Dieser ganze Komplex existiert im Film nur als winziger Abglanz. Der Regisseur hat dafür den Showdown auf den Gletscher verlegt, was an sich schon symbolisch ist: Die Wahrheit muss ans Licht des Tages. Sie macht Fanny und den sie liebenden Niemans frei, während Kerkerian sozusagen ihren Schutzengel spielt. Mir gefällt der Filmschluss wesentlich besser als die Ausweglosigkeit, in der die Leben von Niemans und den beiden Schwestern enden. Und wenn das Ende an den Haaren herbeigezogen erscheint, so sollte man sich mal nach dem Realismus der restlichen Geschichte fragen: Sie ist ja lediglich ein Gedankenexperiment des Autors über Genetik und Eugenik.
[SPOILER Ende]
Unterm Strich
Die „purpurnen Flüsse“, die die Verschwörer von Guernon „beherrschen“, sind nicht nur die Blutadern, sondern auch die genetischen Erblinien, die in Guernon manipulativ weitergeführt werden. Eigentlich wollten die Verschwörer ein Ideal erreichen: den „Athlon“ wiedererschaffen, den Athleten mit einem gebildeten Geist. Das ist ihnen ironischerweise auch gelungen: die modernen „Bill Gates“, wie Kommissar Dahmane im Film sagt.

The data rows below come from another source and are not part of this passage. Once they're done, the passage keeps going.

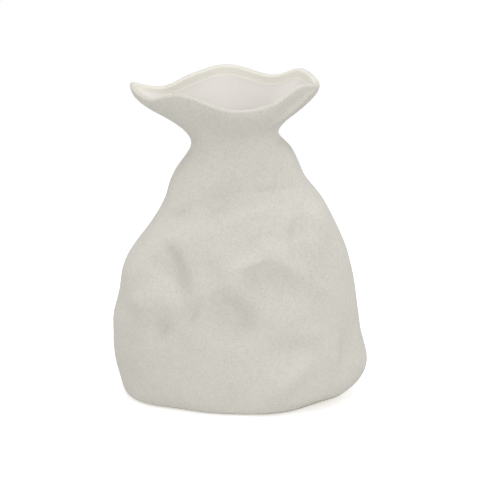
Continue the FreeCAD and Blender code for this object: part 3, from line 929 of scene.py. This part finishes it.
def new_material(name):
    """A new material, its emptied node tree and the place on the piece that patterns follow."""
    material = bpy.data.materials.new(name)
    material.use_nodes = True
    tree = material.node_tree
    tree.nodes.clear()
    return material, tree, add(tree, "ShaderNodeTexCoord")["Object"]


def toned(tree, colour, pattern, strength):
    """A colour that a pattern makes up to half the strength darker or lighter."""
    tone = add(tree, MATH, pattern, strength, 1 - strength / 2, operation="MULTIPLY_ADD")[0]
    return add(tree, VECTOR, tuple(colour)[:3], named={"Scale": tone}, operation="SCALE")[0]


def close_tree(tree, base, height, roughness, ior):
    """Ends a material's tree with its relief, from a height in metres, its shader and its output."""
    bump = add(tree, "ShaderNodeBump", named={"Strength": 1.0, "Distance": 1.0, "Height": height})[0]
    surface = {"Base Color": base, "Roughness": roughness, "IOR": ior, "Normal": bump}
    shader = add(tree, "ShaderNodeBsdfPrincipled", named=surface)[0]
    add(tree, "ShaderNodeOutputMaterial", shader)


def stoneware(name, finish):
    """Fired stoneware with a matt skin: soft wide highlights, pale body, tiny specks and pinholes, and a
    lip and inside painted paler, partly as painted light.
    """
    material, tree, place = new_material(name)
    # How much paler the lip and the inside are painted: the rim's paler glaze and painted light where they
    # face the lamps. There the specks and the grain are left out.
    lip = add(tree, "ShaderNodeAttribute", attribute_name="lip_share")["Fac"]
    outside = add(tree, MATH, 1.0, lip, operation="SUBTRACT")[0]
    # Patches of slightly different tone, some 45 mm wide, keep large areas from looking like plastic.
    cloud = add(tree, NOISE, named={"Vector": place, "Scale": 1 / CLOUD_SIZE, "Detail": 2.0})[0]
    # The clay's own grain is finer than a pixel, so it is drawn coarse enough to be seen.
    grain = add(tree, NOISE, named={"Vector": place, "Scale": 1 / GRAIN_SIZE, "Detail": 2.0})[0]
    # Specks about 1 mm wide, of uneven darkness, some 2 mm apart.
    cells = add(tree, "ShaderNodeTexVoronoi", named={"Vector": place, "Scale": 1 / SPECK_PITCH})
    near = add(tree, "ShaderNodeMapRange", cells["Distance"], *SPECK_EDGE_SHARES, 1.0, 0.0)[0]
    chance = add(tree, "ShaderNodeSeparateColor", cells["Color"])[0]
    chosen = add(tree, "ShaderNodeMapRange", chance, *SPECK_CHANCE_SHARES, 0.0, 1.0)[0]
    speck = add(tree, MATH, near, chosen, operation="MULTIPLY")[0]
    speck = add(tree, MATH, speck, outside, operation="MULTIPLY")[0]
    tint = add(tree, MATH, speck, SPECK_STRENGTH, operation="MULTIPLY")[0]
    colours = {0: tint, 6: tuple(finish.clay), 7: tuple(finish.speck)}
    base = add(tree, MIX, named=colours, data_type="RGBA")[2]
    tone = add(tree, MATH, cloud, CLOUD_STRENGTH, 1 - CLOUD_STRENGTH / 2, operation="MULTIPLY_ADD")[0]
    fine = add(tree, MATH, grain, GRAIN_STRENGTH, -GRAIN_STRENGTH / 2, operation="MULTIPLY_ADD")[0]
    fine = add(tree, MATH, fine, outside, tone, operation="MULTIPLY_ADD")[0]
    # Painted light and the rim's paler glaze whiten the lip and the inside.
    fine = add(tree, MATH, lip, LIP_PALENESS_AND_PAINTED_LIGHT, fine, operation="MULTIPLY_ADD")[0]
    base = add(tree, VECTOR, base, named={"Scale": fine}, operation="SCALE")[0]
    hollow = add(tree, MATH, speck, -PINHOLE_DEPTH, operation="MULTIPLY")[0]
    height = add(tree, MATH, grain, GRAIN_HEIGHT, hollow, operation="MULTIPLY_ADD")[0]
    # The palm leaves shallow patches about 12 mm wide.
    palm = add(tree, NOISE, named={"Vector": place, "Scale": 1 / PALM_MARK_SIZE, "Detail": 1.0})[0]
    height = add(tree, MATH, palm, PALM_MARK_HEIGHT, height, operation="MULTIPLY_ADD")[0]
    close_tree(tree, base, height, CLAY_ROUGHNESS, CLAY_IOR)
    return material


def bare_clay(name, finish):
    """Unglazed clay under the foot: rougher, warmer and a little darker than the skin."""
    material, tree, place = new_material(name)
    grain = add(tree, NOISE, named={"Vector": place, "Scale": 1 / GRAIN_SIZE, "Detail": 3.0})[0]
    base = toned(tree, finish.bare_clay, grain, BARE_GRAIN_STRENGTH)
    height = add(tree, MATH, grain, BARE_GRAIN_HEIGHT, operation="MULTIPLY")[0]
    close_tree(tree, base, height, BARE_CLAY_ROUGHNESS, CLAY_IOR)
    return material


def satin_glaze(name, finish):
    """Satin glaze of the inside: smooth, cream, with a wide soft sheen and no specks."""
    material, tree, place = new_material(name)
    cloud = add(tree, NOISE, named={"Vector": place, "Scale": 1 / CLOUD_SIZE, "Detail": 1.0})[0]
    base = toned(tree, finish.glaze, cloud, CLOUD_STRENGTH)
    # Glaze settles in shallow waves about 12 mm long, which break its sheen.
    wave = add(tree, NOISE, named={"Vector": place, "Scale": 1 / GLAZE_WAVE_SIZE, "Detail": 0.0})[0]
    height = add(tree, MATH, wave, GLAZE_WAVE_HEIGHT, operation="MULTIPLY")[0]
    close_tree(tree, base, height, GLAZE_ROUGHNESS, GLAZE_IOR)
    return material


def rubber(name, finish):
    """Grey moulded rubber: dull, with a fine even grain."""
    material, tree, place = new_material(name)
    grain = add(tree, NOISE, named={"Vector": place, "Scale": 1 / GRAIN_SIZE, "Detail": 1.0})[0]
    height = add(tree, MATH, grain, GRAIN_HEIGHT, operation="MULTIPLY")[0]
    close_tree(tree, tuple(finish.rubber), height, RUBBER_ROUGHNESS, RUBBER_IOR)
    return material


def stage_floor(name, finish):
    """Matt floor, whitened where the camera sees it, darker to the vase, with a glow by the foot."""
    material, tree, place = new_material(name)
    seen = add(tree, "ShaderNodeLightPath")["Is Camera Ray"]
    away = add(tree, VECTOR, place, operation="LENGTH")["Value"]
    fade = {
        "Value": away,
        "From Min": GLOW_NEAR,
        "From Max": GLOW_FAR,
        "To Min": finish.glow,
        "To Max": 0.0,
    }
    under = add(tree, "ShaderNodeMapRange", named=fade, interpolation_type="SMOOTHSTEP")[0]
    white = add(tree, MATH, seen, finish.floor_white, operation="MULTIPLY")[0]
    strength = add(tree, MATH, under, white, operation="MAXIMUM")[0]
    light = add(tree, "ShaderNodeEmission", WHITE, strength)[0]
    bounce = add(tree, "ShaderNodeBsdfDiffuse", tuple(finish.bounce))[0]
    pale = add(tree, "ShaderNodeBsdfDiffuse", tuple(finish.floor))[0]
    matt = add(tree, "ShaderNodeMixShader", seen, bounce, pale)[0]
    shader = add(tree, "ShaderNodeAddShader", matt, light)[0]
    add(tree, "ShaderNodeOutputMaterial", shader)
    return material


def finish_of(name):
    """The material of that name, made when it is first asked for."""
    makers = {
        "Speckled stoneware": stoneware,
        "Bare foot clay": bare_clay,
        "Satin cream glaze": satin_glaze,
        "Grey rubber": rubber,
        "Stage floor": stage_floor,
    }
    return bpy.data.materials.get(name) or makers[name](name, bpy.context.scene.vase_finish)


def white_world(finish):
    """White all round: plain white where it is seen or mirrored, softer where it lights the vase."""
    world = bpy.data.worlds.new("White studio")
    world.use_nodes = True
    tree = world.node_tree
    tree.nodes.clear()
    ray = add(tree, "ShaderNodeLightPath")
    seen = add(tree, MATH, ray["Is Camera Ray"], ray["Is Glossy Ray"], operation="MAXIMUM")[0]
    seen = add(tree, MATH, seen, ray["Is Transmission Ray"], operation="MAXIMUM")[0]
    soft = add(tree, "ShaderNodeBackground", linear(WORLD_TINT), finish.fill)[0]
    white = add(tree, "ShaderNodeBackground", WHITE, 1.0)[0]
    mixed = add(tree, "ShaderNodeMixShader", seen, soft, white)[0]
    add(tree, "ShaderNodeOutputWorld", mixed)
    return world


def area_light(name, place, watts):
    """A soft square light that faces the middle of the vase and isn't seen itself."""
    light = bpy.data.lights.new(name, "AREA")
    light.size = LAMP_SIZE
    light.energy = watts
    lamp = bpy.data.objects.new(name, light)
    lamp.location = place
    lamp.visible_camera = False
    lamp.rotation_euler = (Vector(CAMERA_TARGET) - Vector(place)).to_track_quat("-Z", "Y").to_euler()
    bpy.context.scene.collection.objects.link(lamp)


class VASE_OT_stage(bpy.types.Operator):
    """Make the floor, the lights and the camera"""

    bl_idname = "vase.stage"
    bl_label = "Stage"

    def execute(self, context):
        finish = context.scene.vase_finish
        mesh = bpy.data.meshes.new("studio_floor")
        edge = FLOOR_SIZE / 2
        corners = [(-edge, -edge, 0), (edge, -edge, 0), (edge, edge, 0), (-edge, edge, 0)]
        mesh.from_pydata(corners, [], [(0, 1, 2, 3)])
        mesh.materials.append(finish_of("Stage floor"))
        floor = bpy.data.objects.new("studio_floor", mesh)
        context.scene.collection.objects.link(floor)
        context.scene.world = white_world(finish)
        for name, place in LAMP_PLACES.items():
            area_light(name, place, getattr(finish, name))
        camera = bpy.data.cameras.new("Camera")
        camera.lens = CAMERA_LENS
        camera.sensor_width = CAMERA_SENSOR
        eye = bpy.data.objects.new("Camera", camera)
        away = Vector((0, -math.cos(CAMERA_ELEVATION), math.sin(CAMERA_ELEVATION)))
        eye.location = Vector(CAMERA_TARGET) + away * CAMERA_DISTANCE
        eye.rotation_euler = (math.pi / 2 - CAMERA_ELEVATION, 0, 0)
        context.scene.collection.objects.link(eye)
        context.scene.camera = eye
        context.scene.view_settings.view_transform = "Standard"
        return {"FINISHED"}


class VASE_PT_panel(bpy.types.Panel):
    """Sizes, colours and steps of the vase"""

    bl_label = "Pillow vase"
    bl_idname = "VASE_PT_panel"
    bl_space_type = "VIEW_3D"
    bl_region_type = "UI"
    bl_category = "Vase"

    def draw(self, context):
        for operator in OPERATORS:
            self.layout.operator(operator.bl_idname)
        for group in (context.scene.vase_sizes, context.scene.vase_finish):
            column = self.layout.column(align=True)
            for name in group.bl_rna.properties.keys():
                if name in type(group).__annotations__:
                    column.prop(group, name)


OPERATORS = (VASE_OT_walls, VASE_OT_base, VASE_OT_collar, VASE_OT_lining, VASE_OT_pads, VASE_OT_stage)
CLASSES = (VaseSizes, VaseFinish, *OPERATORS, VASE_PT_panel)


def register():
    for cls in CLASSES:
        bpy.utils.register_class(cls)
    bpy.types.Scene.vase_sizes = PointerProperty(type=VaseSizes)
    bpy.types.Scene.vase_finish = PointerProperty(type=VaseFinish)


def unregister():
    del bpy.types.Scene.vase_finish
    del bpy.types.Scene.vase_sizes
    for cls in reversed(CLASSES):
        bpy.utils.unregister_class(cls)


def main():
    register()
    bpy.ops.vase.walls()
    bpy.ops.vase.base()
    bpy.ops.vase.collar()
    bpy.ops.vase.lining()
    bpy.ops.vase.pads()
    bpy.ops.vase.stage()


if __name__ == "__main__":
    main()
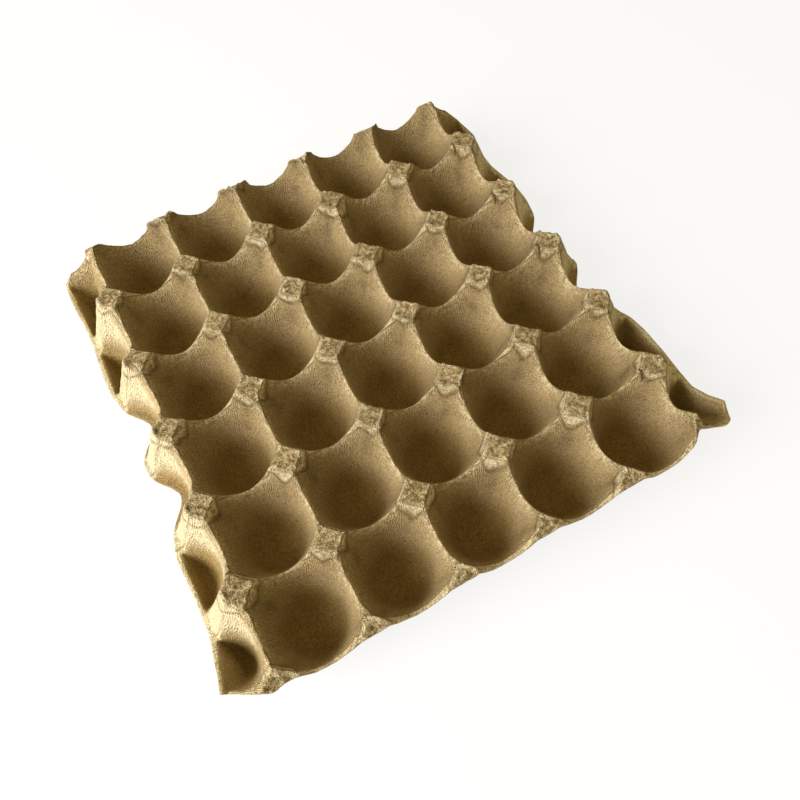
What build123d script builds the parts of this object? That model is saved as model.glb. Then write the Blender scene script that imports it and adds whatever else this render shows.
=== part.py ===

Leider ist etwas schief gelaufen und nun ein Preis zu zahlen. In dieser Hinsicht unterscheidet sich der Roman nicht sehr von moralischen Märchen über verrückte Wissenschaftler, die in B-Filmen der fünfziger Jahre in amerikanischen Matinee-Kinos zu sehen waren. Doch diesmal erfolgt die Rache auf eine so vertrackte Weise, noch dazu von Seiten der Frauen, dass sich das Buch über die Masse der B-Movies erhebt und sich dem Niveau von „Das Schweigen der Lämmer“ annähert. Der Film erreicht dieses Niveau nicht ganz, keine Frage, aber das Buch, das man nun auch hören kann, ist schon verdammt nah am Hannibal-Level dran. Dass die Hintergrundstory so verzwickt ist, daran trägt der Autor die Schuld. Am besten macht man sich ein paar Notizen, um den Überblick zu behalten.
Taschenbuch: 413 Seiten
Originaltitel: Les rivières pourpres, 1997.